Carl Trueman has powerfully identified the desecration of man, as a lens through which to comprehend the bland form of chaos in which we all now live. He rightly identifies both sex and death as sacred features of man’s life, deserving of the reverence and rituals we have now cast aside, to our detriment. I would like to expand upon this and consider the desecration of the sacred ground of our temple buildings, as both a natural consequence of the desecration of ourselves—as fleshly temples stamped through with the Imago Dei—and as a contributing factor to that same desecration of man. For each form of profanation begets the other, in a self-destructive cycle reminiscent of an Ouroboros devouring itself.
The story of Canterbury Cathedral is instructive. It follows the pattern of Scripture in its peaks and troughs of reverence and corruption. Upon St. Augustine’s arrival in the pagan Kingdom of Kent and following the conversion of its king in 597, he committed an act of re-consecration following a previous desecration, discovering as he did the ruins of an older Roman church to use as the foundations for his cathedral. As Christianity came to dominate the island, the stature and glory of the cathedral grew.
In 1011 it was plundered and burned, and its Archbishop Aelfeah (better known now as St. Elphege) was slain by the pagan Viking raiders. This act of desecration by an external malevolent force ultimately served to increase the sacredness of the site in the long term, as the cult of Aelfeah as holy martyr developed. A fire in 1067 allowed a grander design to be enacted, much of which took place under the archbishopric of St. Anselm, famed for first proposing the ‘ontological argument’ for God’s existence. In 1170, moments after praying to his predecessor Aelfeah, St. Thomas Becket was slain, his brains spilled across the floor, for defending the Church’s rights from encroachment by the secular power. More than before, this act of brutal desecration—this time by Christian knights under the garbled orders of a Christian king—led to an ultimate re-consecration and sanctification of king, country, and cathedral.
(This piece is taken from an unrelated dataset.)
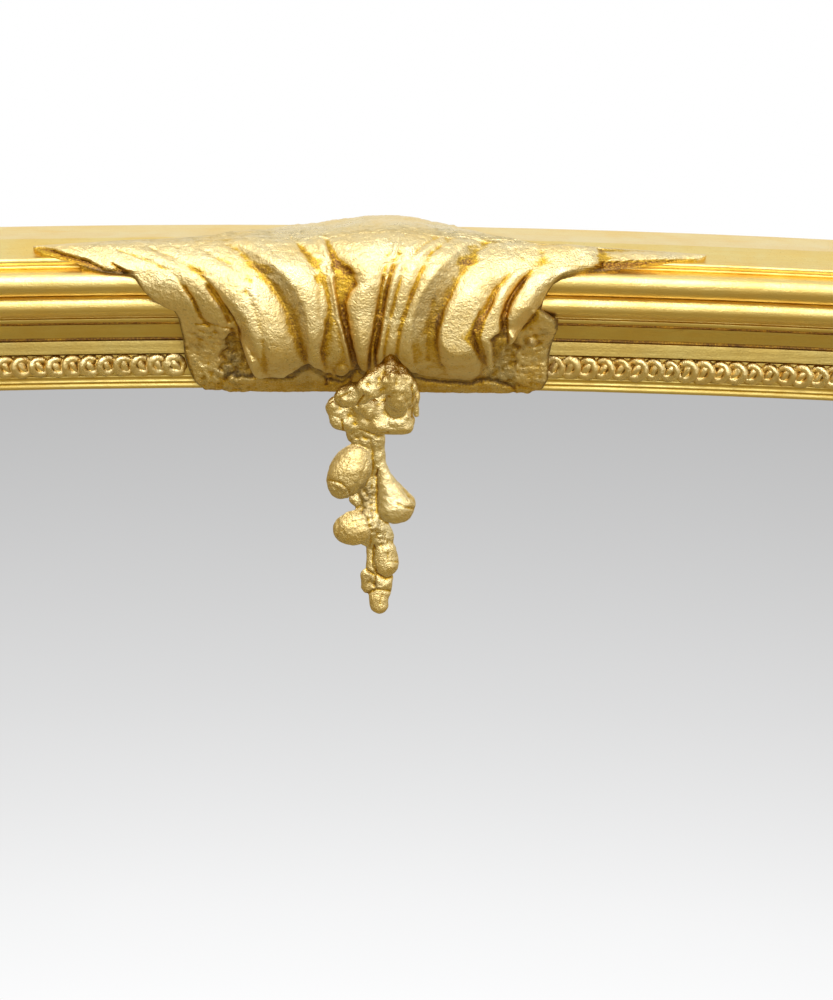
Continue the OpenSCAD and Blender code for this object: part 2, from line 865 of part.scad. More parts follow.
// The clasp's left and right edges: [share of the way, share of the clasp's length from the middle]
LEFT_EDGE = [
  [0, -0.18], [0.13, -0.25], [0.24, -0.31], [0.28, -0.41], [0.32, -0.51], [0.35, -0.56],
  [0.38, -0.57], [0.4, -0.535], [0.48, -0.48], [0.56, -0.42], [0.73, -0.41], [0.84, -0.408],
  [0.9, -0.4], [1, -0.375]
];
RIGHT_EDGE = [
  [0, 0.14], [0.07, 0.16], [0.26, 0.225], [0.3, 0.31], [0.34, 0.39], [0.36, 0.43],
  [0.4, 0.38], [0.44, 0.345], [0.46, 0.325], [0.53, 0.315], [0.6, 0.349], [0.76, 0.348],
  [0.89, 0.347], [1, 0.34]
];
// The share of the way at which the ornament meets the clasp
ornament_v = 0.9;

// Where the creases lie across the clasp, as shares of its width; a lobe swells between two
CREASES = [0, 0.12, 0.18, 0.315, 0.45, 0.51, 0.585, 0.625, 0.7, 0.82, 0.915, 1];
LOBE_COLUMNS = 4;
// The greatest distance between two rows; each corner of the way has a row of its own
ROW_STEP = 6;

clasp_cols = (len(CREASES) - 1) * LOBE_COLUMNS;
CLASP_ROW_D = concat(
  [for (i = [0:len(WRAP) - 2])
    let (n = ceil((WRAP_D[i + 1] - WRAP_D[i]) / ROW_STEP))
    for (k = [0:n - 1]) WRAP_D[i] + (WRAP_D[i + 1] - WRAP_D[i]) * k / n],
  [wrap_l]
);

// The share of the width at column i, and how far it lies into its lobe
function col_share(i) =
  let (k = min(floor(i / LOBE_COLUMNS), len(CREASES) - 2), t = i / LOBE_COLUMNS - k)
  CREASES[k] + (CREASES[k + 1] - CREASES[k]) * t;
function col_swell(i) =
  let (t = i / LOBE_COLUMNS - floor(i / LOBE_COLUMNS))
  pow(sin(180 * t), 0.6);

// Rises from 0 at a to 1 at b
function ramp(x, a, b) = max(0, min(1, (x - a) / (b - a)));

function clasp_depth(i, v) =
  let (
    side = min(col_share(i), 1 - col_share(i)),
    rim = pow(ramp(side, 0, 0.09), 0.5) * pow(ramp(v, -0.02, 0.12), 0.6) * pow(ramp(1.02 - v, 0, 0.1), 0.5),
    flute = ramp(v, 0.12, 0.34) * (1 - 0.5 * ramp(v, 0.6, 1))
  )
  clasp_rim + rim * (clasp_body + clasp_lobe * flute * col_swell(i));

// A point of the clasp: column i, row j, on its back or on its front
function clasp_point(i, j, front) =
  let (
    d = CLASP_ROW_D[j],
    v = d / wrap_l,
    w = col_share(i),
    s = clasp_w * (lookup(v, LEFT_EDGE) * (1 - w) + lookup(v, RIGHT_EDGE) * w),
    p = wrap_at(d) + (front ? clasp_depth(i, v) : 0) * wrap_normal(d),
    place = on_arch(s, p[0])
  )
  [place[0], -p[1], place[1]];

module leaf_clasp() {
  cols = clasp_cols + 1;
  rows = len(CLASP_ROW_D);
  n = cols * rows;
  points = [for (front = [0, 1]) for (j = [0:rows - 1]) for (i = [0:cols - 1]) clasp_point(i, j, front > 0)];
  at = function (i, j, layer) layer * n + j * cols + i;
  faces = concat(
    [for (j = [0:rows - 2]) for (i = [0:cols - 2]) for (half = [0, 1])
      half == 0
        ? [at(i, j, 1), at(i + 1, j, 1), at(i + 1, j + 1, 1)]
        : [at(i, j, 1), at(i + 1, j + 1, 1), at(i, j + 1, 1)]],
    [for (j = [0:rows - 2]) for (i = [0:cols - 2]) for (half = [0, 1])
      half == 0
        ? [at(i, j, 0), at(i + 1, j + 1, 0), at(i + 1, j, 0)]
        : [at(i, j, 0), at(i, j + 1, 0), at(i + 1, j + 1, 0)]],
    [for (i = [0:cols - 2]) for (half = [0, 1])
      half == 0
        ? [at(i, 0, 0), at(i + 1, 0, 0), at(i + 1, 0, 1)]
        : [at(i, 0, 0), at(i + 1, 0, 1), at(i, 0, 1)]],
    [for (i = [0:cols - 2]) for (half = [0, 1])
      half == 0
        ? [at(i, rows - 1, 0), at(i + 1, rows - 1, 1), at(i + 1, rows - 1, 0)]
        : [at(i, rows - 1, 0), at(i, rows - 1, 1), at(i + 1, rows - 1, 1)]],
    [for (j = [0:rows - 2]) for (half = [0, 1])
      half == 0
        ? [at(0, j, 0), at(0, j, 1), at(0, j + 1, 1)]
        : [at(0, j, 0), at(0, j + 1, 1), at(0, j + 1, 0)]],
    [for (j = [0:rows - 2]) for (half = [0, 1])
      half == 0
        ? [at(cols - 1, j, 0), at(cols - 1, j + 1, 1), at(cols - 1, j, 1)]
        : [at(cols - 1, j, 0), at(cols - 1, j + 1, 0), at(cols - 1, j + 1, 1)]]
  );
  color(GILT) polyhedron(points = points, faces = faces);
}

// ---- pendant ----

// Each lump runs between two round ends: [x, drop below the sight edge, lift off the back, radius] twice
KNOT = [
  [[6, -15, 29.6, 6], [0, 6, 23.5, 9]],
  [[-29, 13, 17, 10.5], [-30, 17, 14, 10.5]],
  [[9, 12, 17, 11], [7, 19, 14, 11]],
  [[-22, 14, 16, 8], [2, 12, 16, 8]],
  [[-18, 24, 12, 6], [-4, 24, 12, 6]],
  [[-18, 30, 8, 6], [-6, 30, 8, 6]]
];
FRUIT = [
  [[-20.5, 46.5, 1, 13.5], [-27, 60, 0, 13.5]],
  [[-14, 32, 6, 6], [-18, 42, 2, 9]],
  [[-4, 32, 6, 5], [-2, 52, 0, 4.5]],
  [[3, 60, 0, 7], [9, 79, 0, 13]],
  [[-11, 68, 0, 6.5], [-13, 82, 0, 6]],
  [[-21, 91, 0, 12.5], [-24, 97, 0, 12.5]],
  [[5, 88, 0, 5], [2, 106, 0, 4.5]],
  [[1, 110, 0, 9], [0, 121, 0, 9]],
  [[-11, 126, 0, 6.3], [-9, 135, 0, 6]],
  [[-4, 143, 0, 7.2], [-4, 148, 0, 7.2]]
];
// The drop at which the spray leaves the knot, and the height below it for which FRUIT is laid out
neck_drop = 30;
laid_out_h = 125;

module round_end(e) {
  translate([e[0], -(core_t + pendant_gap + e[2] + e[3] * fruit_flat), frame_h - sight_in - e[1]])
    scale([1, fruit_flat, 1])
      sphere(r = e[3], $fn = 20);
}

// A round end of the spray, which grows from the neck down as its height is set
function spray_end(e) =
  let (k = spray_h / laid_out_h)
  [e[0] * k, neck_drop + (e[1] - neck_drop) * k, e[2] * k, e[3] * k];

module fruit_pendant() {
  color(GILT) union() {
    for (lump = KNOT) hull() {
      round_end(lump[0]);
      round_end(lump[1]);
    }
    for (lump = FRUIT) hull() {
      round_end(spray_end(lump[0]));
      round_end(spray_end(lump[1]));
    }
  }
}

base_core();  // core_bottom
stile_core(-1);  // core_left
stile_core(1);  // core_right
shoulder_core(-1);  // core_left_shoulder
shoulder_core(1);  // core_right_shoulder
top_core(-1);  // core_top_left
top_core(1);  // core_top_right
crown_base();  // crown_bottom
crown_stile(-1);  // crown_left
crown_stile(1);  // crown_right
crown_shoulder(-1);  // crown_left_shoulder
crown_shoulder(1);  // crown_right_shoulder
crown_top(-1);  // crown_top_left
crown_top(1);  // crown_top_right
frieze_base();  // frieze_bottom
frieze_stile(-1);  // frieze_left
frieze_stile(1);  // frieze_right
frieze_shoulder(-1);  // frieze_left_shoulder
frieze_shoulder(1);  // frieze_right_shoulder
frieze_top(-1);  // frieze_top_left
frieze_top(1);  // frieze_top_right
ornament_base();  // ornament_bottom
ornament_stile(-1);  // ornament_left
ornament_stile(1);  // ornament_right
ornament_shoulder(-1);  // ornament_left_shoulder
ornament_shoulder(1);  // ornament_right_shoulder
ornament_top(-1);  // ornament_top_left
ornament_top(1);  // ornament_top_right
slip_base();  // slip_bottom
slip_stile(-1);  // slip_left
slip_stile(1);  // slip_right
slip_shoulder(-1);  // slip_left_shoulder
slip_shoulder(1);  // slip_right_shoulder
slip_top(-1);  // slip_top_left
slip_top(1);  // slip_top_right
mirror_glass();
glass_blocks();
backboard(1);  // backboard_1
backboard(2);  // backboard_2
backboard(3);  // backboard_3
backboard(4);  // backboard_4
backboard(5);  // backboard_5
backboard(6);  // backboard_6
backboard_screws();
moulding_screws();
tenon_pegs();
butterfly_keys();
wall_plate(-1);  // left_wall_plate
wall_plate(1);  // right_wall_plate
wall_plate_screws();
hanger_strap(-1);  // left_hanger_strap
hanger_strap(1);  // right_hanger_strap
hanger_screws();
ring(-1);  // left_ring
ring(1);  // right_ring
leaf_clasp();
fruit_pendant();
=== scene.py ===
"""Looks of a gilt overmantel mirror: mouldings, ring chain, fluted leaf clasp and fruit pendant.

Lengths are millimetres until a mesh is made. A section of the frame is drawn as [in, out]: in from
the frame's outer edge, out from the wall. A run carries a section round the frame.
"""
import math

import bmesh
import bpy
import numpy as np
from mathutils import Matrix, Vector


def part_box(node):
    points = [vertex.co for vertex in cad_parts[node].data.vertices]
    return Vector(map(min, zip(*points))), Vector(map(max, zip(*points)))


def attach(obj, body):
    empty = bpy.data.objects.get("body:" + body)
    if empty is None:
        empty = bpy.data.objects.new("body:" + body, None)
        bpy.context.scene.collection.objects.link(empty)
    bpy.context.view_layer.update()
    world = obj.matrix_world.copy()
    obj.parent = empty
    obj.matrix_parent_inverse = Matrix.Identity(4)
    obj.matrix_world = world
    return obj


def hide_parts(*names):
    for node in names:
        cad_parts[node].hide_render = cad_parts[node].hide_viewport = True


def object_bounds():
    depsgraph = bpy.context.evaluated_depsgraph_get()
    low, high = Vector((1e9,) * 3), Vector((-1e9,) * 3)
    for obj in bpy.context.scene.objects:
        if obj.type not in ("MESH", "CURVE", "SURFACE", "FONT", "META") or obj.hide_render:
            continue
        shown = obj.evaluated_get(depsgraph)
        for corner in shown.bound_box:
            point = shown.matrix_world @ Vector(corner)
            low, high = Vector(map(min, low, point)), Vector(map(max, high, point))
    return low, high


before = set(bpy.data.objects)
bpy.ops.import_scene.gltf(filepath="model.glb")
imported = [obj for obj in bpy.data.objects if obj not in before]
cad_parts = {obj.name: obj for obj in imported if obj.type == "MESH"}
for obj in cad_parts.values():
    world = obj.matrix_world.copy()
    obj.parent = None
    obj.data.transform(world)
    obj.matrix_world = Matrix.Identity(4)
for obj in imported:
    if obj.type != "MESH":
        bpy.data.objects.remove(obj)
cad_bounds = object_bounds()

MM = 0.001

# ---- the frame's sizes ----

FRAME_W = 2 * -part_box("core_left")[0].x / MM
FRAME_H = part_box("core_top_left")[1].z / MM
ARCH_R = 8000.0
SHOULDER_R = 180.0
CORE_T = -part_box("core_left")[0].y / MM

ARCH_Z = FRAME_H - ARCH_R
SHOULDER_X = FRAME_W / 2 - SHOULDER_R
SPLIT_A = math.asin(SHOULDER_X / (ARCH_R - SHOULDER_R))
SPLIT_S = SPLIT_A * ARCH_R
SHOULDER_Z = ARCH_Z + (ARCH_R - SHOULDER_R) * math.cos(SPLIT_A)

# ---- the photograph's camera ----

PHOTO_W, PHOTO_H = 833, 1000
CAMERA_AT = np.array([-57.6, -1600.0, 1841.6])
CAMERA_DOWN = math.radians(17.18)
CAMERA_RIGHT = math.radians(3.03)
CAMERA_ROLL = math.radians(1.28)
FOCAL_PX = 2397.3
SENSOR = 36.0


def camera_axes():
    """The camera's right, up and forward directions."""
    forward = np.array([
        math.sin(CAMERA_RIGHT) * math.cos(CAMERA_DOWN),
        math.cos(CAMERA_RIGHT) * math.cos(CAMERA_DOWN),
        -math.sin(CAMERA_DOWN),
    ])
    level = np.array([math.cos(CAMERA_RIGHT), -math.sin(CAMERA_RIGHT), 0.0])
    upright = np.cross(level, forward)
    c, s = math.cos(CAMERA_ROLL), math.sin(CAMERA_ROLL)
    return c * level + s * upright, -s * level + c * upright, forward


RIGHT, UP, FORWARD = camera_axes()


def in_photo(points):
    """Where points [x, y, z] lie in the photograph, in its pixels."""
    away = points - CAMERA_AT
    depth = away @ FORWARD
    return (PHOTO_W / 2 + FOCAL_PX * (away @ RIGHT) / depth,
            PHOTO_H / 2 - FOCAL_PX * (away @ UP) / depth)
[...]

With Henry VIII’s Reformation and sacking of the monasteries, the cathedral was plundered and desecrated in a more purposeful way than had come before. The venerated bones of a saintly Archbishop who had asserted the rights of the Church against the King could not be tolerated. The shrine was destroyed, along with the relics of St. Thomas. The enormously popular cult of Becket was suppressed. All the other canonized archbishops’ tombs were destroyed by 1541.
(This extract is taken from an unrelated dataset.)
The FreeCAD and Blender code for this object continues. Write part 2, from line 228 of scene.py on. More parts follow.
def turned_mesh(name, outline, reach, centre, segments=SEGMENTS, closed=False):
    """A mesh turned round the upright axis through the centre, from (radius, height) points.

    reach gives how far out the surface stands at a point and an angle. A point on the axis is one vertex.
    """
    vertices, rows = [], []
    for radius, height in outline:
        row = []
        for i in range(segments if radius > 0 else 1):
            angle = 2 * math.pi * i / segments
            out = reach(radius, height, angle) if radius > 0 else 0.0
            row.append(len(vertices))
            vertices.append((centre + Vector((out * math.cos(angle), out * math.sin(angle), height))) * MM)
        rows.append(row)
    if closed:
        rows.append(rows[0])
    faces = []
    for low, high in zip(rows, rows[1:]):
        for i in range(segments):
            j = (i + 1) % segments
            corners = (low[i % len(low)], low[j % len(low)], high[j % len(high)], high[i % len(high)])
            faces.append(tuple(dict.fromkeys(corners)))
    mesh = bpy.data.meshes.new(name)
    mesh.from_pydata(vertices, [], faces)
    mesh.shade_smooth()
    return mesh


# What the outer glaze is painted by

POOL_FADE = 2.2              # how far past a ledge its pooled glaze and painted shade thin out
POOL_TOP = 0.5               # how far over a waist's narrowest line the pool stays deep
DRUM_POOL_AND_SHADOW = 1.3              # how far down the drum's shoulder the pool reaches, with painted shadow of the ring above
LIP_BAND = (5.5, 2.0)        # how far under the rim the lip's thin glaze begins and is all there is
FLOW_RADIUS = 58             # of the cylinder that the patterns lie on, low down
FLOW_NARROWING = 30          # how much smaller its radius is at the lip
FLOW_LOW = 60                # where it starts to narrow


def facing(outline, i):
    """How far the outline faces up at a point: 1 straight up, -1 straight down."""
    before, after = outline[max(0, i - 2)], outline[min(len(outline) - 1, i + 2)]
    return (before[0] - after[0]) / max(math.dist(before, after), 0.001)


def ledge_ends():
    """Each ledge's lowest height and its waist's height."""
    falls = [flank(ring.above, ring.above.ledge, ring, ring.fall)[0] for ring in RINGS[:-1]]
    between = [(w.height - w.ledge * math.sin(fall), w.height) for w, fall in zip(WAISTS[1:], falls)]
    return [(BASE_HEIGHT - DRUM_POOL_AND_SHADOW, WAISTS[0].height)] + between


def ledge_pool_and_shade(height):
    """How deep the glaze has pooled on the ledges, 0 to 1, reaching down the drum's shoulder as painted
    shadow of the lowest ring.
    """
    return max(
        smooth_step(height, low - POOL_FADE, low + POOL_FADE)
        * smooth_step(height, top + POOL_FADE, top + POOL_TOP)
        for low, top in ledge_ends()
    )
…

The cathedral faced further waves of desecration, such as the destruction of its sacred art by Cromwell’s puritans, who considered destroying the entire building for its ostentatious beauty and association with High Anglican practices. But alongside this, once the upheavals of the reformation calmed, efforts of re-consecration and rededication to the sacred were made. Though the monks were gone, the sacred music of Tallis and Byrd took the place of Gregorian chant and can be heard to this day in evensong, glorifying the Lord in this ancient temple. In place of the once magnificent shrine to St. Thomas in the Trinity Chapel, a lone candle burns where pilgrims gather once more. In recent years the celebration of Catholic Masses has been permitted again on special occasions in the cathedral precincts for some of those pilgrim groups which are slowly making their return.
This brings us to today, and the latest desecration in Canterbury, tying in so clearly with Trueman’s desecration of man, which we encounter all around in the all-dissolving soup of modernity. This February, the cathedral hosted an alcohol fuelled silent disco in its nave, to the music of the 1990s, ranging from popstar Britney Spears to rapper Eminem. The advertising imagery was clear: this was to be a purely profane event. In place of the cross, we have a DJ elevated with arms outstretched as if in mimicry, towering over the multitude of revellers, who though gathered together, each separately listen to their pop music via their own headphones, atomised by technology. “Strictly 18+” and “Stocked bar on site for the duration” stand out in the description of the event.
This is both alike and unlike other desecrations. Previous desecrations had other purposes: to plunder riches; to assert the power of the king; or to instil a supposedly purer, simpler form of worship. But this is something very different. Perhaps a desecration for the sake of desecration itself. As Trueman recently noted: “transgression is pleasurable, and the greater the transgression, the greater the pleasure. Well, there can be no greater transgression than that against the sacred.” Or, as the Marquis de Sade put it centuries before: “There is a kind of pleasure which comes from sacrilege or the profanation of the objects offered us for worship.”
Maybe we have already surpassed our ability to experience this pleasurable transgression. For to feel this transgression, one must have a sense of the sacrality of the sacred thing which is being desecrated. And it is not apparent that the average raver at these discos has that basic awareness. We might imagine that the cathedral structure itself conveys its sacredness, as centuries of prayer and worship have saturated the very stones of which it is made, which in turn breath out into the nave. But do they feel it in any serious sense? We are perhaps so far gone, as Theodore Dalrymple observed when exploring an old church that had been converted into a nightclub some years ago, that we are simply “barbarians inhabiting graceful ruins,” with no idea why those structures came into being, and no particular interest in understanding.
It is also important to note who the instigators of this desecration are. Not an external, hostile force, but the very priestly class charged with preserving and continuing the cathedral’s 15 centuries of sacred mission. They have acceded to the requests of a private company to use the holy ground as a quirky setting for a rave. The company is called “Silent Discos in Incredible Places,” but as the majority of their events appear to be held in ancient churches, perhaps a more alliterative rebrand to “Silent Discos in Sacred Places” would be more honest.
The business model is important to appreciate. The customers are not paying for the music, which they could listen to for free at home. Nor are they paying for the mere experience of attending a disco, “silent” or otherwise, which is offered by nightclubs the world over. They are paying for the unusual setting. They are paying for the fact that they will drink and dance to profane music in a place not meant for drinking and dancing to profane music.
The Canterbury disco sold out quickly, with tickets costing up to £50 for two and a half hours of transgression. On first hearing about the event, my brother and I and a few companions, having recovered after a some minutes of extreme vexation, made oaths to counter this sacrilege. These oaths, from time to time over the past months, we have regretted, for hopeless causes are as time consuming as realistic goals. What does it matter, that one more act of sacrilege is piled upon our culture in an old cathedral, many miles away?
But what did it matter to the Israelites, already demoralized, deep in the desert? What did it matter to Jerusalem, already steeped in idols, with the enemy at her gates? What did it matter to Jesus Christ, who saw his Father’s house become a den of robbers? But of course, those were different times, and we are not prophets.